Ornamental Edibles

With springtime upon us, the urge for many to grow a bumper crop of delicious, nutritious vegetables is strong. However, urban yards are often small — usually meaning too small to support substantial veggie patches.

Or are they?

Not having a lot of land doesn’t necessarily mean lean times for gardeners wanting to raise home-grown edibles. It is just a matter of making the most of what you have through interplanting. This type of nifty gardening involves planting veggies in flower gardens and perennial beds to merrily mix it up visually with ornamentals.

Some vegetables are, by botanical eye-candy standards, rather attractive. Okra is a good example. It actually hails from the Hibiscus family, a fact given away by its cupped, ornate flowers. In addition, there are attractive cultivars such as ‘Burgundy’ and ‘Red Velvet’ with pods and stems dipped heavily in a handsome crimson.

Bell and hot peppers can also provide visual pop with their long-lasting fruits. Interesting bell pepper selections range from the dusky purple ‘Merlot’ to the bright red ‘Karma’, while hot pepper show-offs include multicolored ‘Tabasco’, burning red ‘Thai Hot’, and high-octane orange ‘Habanero’.

Leaf lettuce becomes more than a meal when red-tinted varieties like ‘Ruby’ and ‘Red Sails’ are massed as landscape border plantings. Ditto for Swiss chard, especially eye-catching cultivars such as the multicolored ‘Bright Lights’ and the golden ‘El Dorado’.

Herbs can also be ornamental helpers in the landscape. Purple basil, especially the sassy cultivar ‘Purple Ruffles’, can poke desirable, dark holes in a summer border awash in green, green, green. In addition, the pink blossoms of common chives and white blooms of garlic chives are being used more and more by sharp gardeners as flower bed fillers. And the bushy, deep green foliage of curly parsley makes for a nice border edging.

Many vegetables and herbs can, indeed, beautifully blend with ornamentals in the landscape, but keep in mind that, if you must use pesticides, check first to see if such chemicals are safe to spray on edible plants.

L.A. Jackson is the former editor of Carolina Gardener magazine. Want to ask L.A. a question about your garden? Contact him by email at lajackson1@gmail.com.

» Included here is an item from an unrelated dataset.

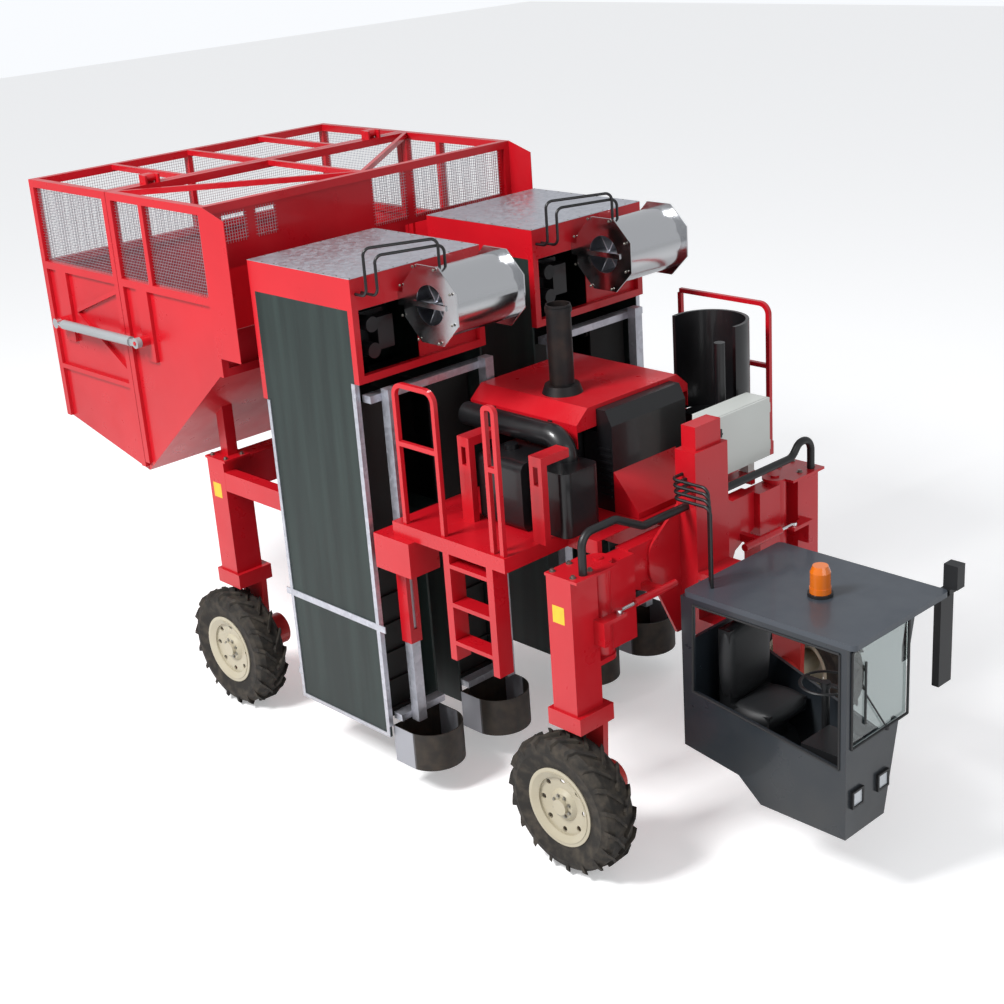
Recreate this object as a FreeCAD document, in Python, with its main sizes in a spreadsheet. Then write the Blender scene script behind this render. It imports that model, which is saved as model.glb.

Left: Burgundy’ okra can be an eye-catching show-stopper in any landscape.
Center: Garlic chives holding their own visually with purple barberry and a variegated yucca. Right: Hydrangea.

To Do in the Garden

March

  • Want more asters, bleeding hearts, astilbes, ajuga, oxalis, coral bells, phlox, hostas, liriope, daylilies, shasta daisies and other similar perennials? If they are beginning to become crowded in your garden, now is the time to divide and transplant these pretties.
  • How about more mint, creeping thyme, tarragon and chives? These herbal helpers can be divided at this time, too.
  • After the flowers of naturalizing bulbs such as crocus, daffodils, hyacinths, ipheion and species tulips fade, allow the foliage to wilt and turn brown before pruning back. While the leaves are green, they continue to absorb energy for next year’s flower show.

April

  • The best mint for the garden is the contained mint. Unless you are looking for a fragrant, rampant groundcover, plant mint in a pot to restrain its ability to run crazy through the garden.
  • ’Tis time to fertilize. In particular, established roses, shrubs, perennials and trees will benefit from a wake-up jolt of nutrients early in the month. To minimize this job for the rest of the growing season, use a time-release fertilizer that will slowly send nutrients into the root zone over the next several months.
  • An additional, all-natural way to add extra nutrients is to also work generous helpings of compost into growing beds.

Timely Tip
What color would you like your hydrangea to be this year? Many cultivars of Hydrangea macrophylla are sensitive to soil pH, so in growing ground that is well limed to the point of becoming alkaline, their flowers are deep pink. In acidic soils or planting beds that have been treated with sulfur or an aluminum sulfate solution, the flowers turn blue. Such shifty color changing will be made faster if this hydrangea is planted in the confines of a large pot or planter.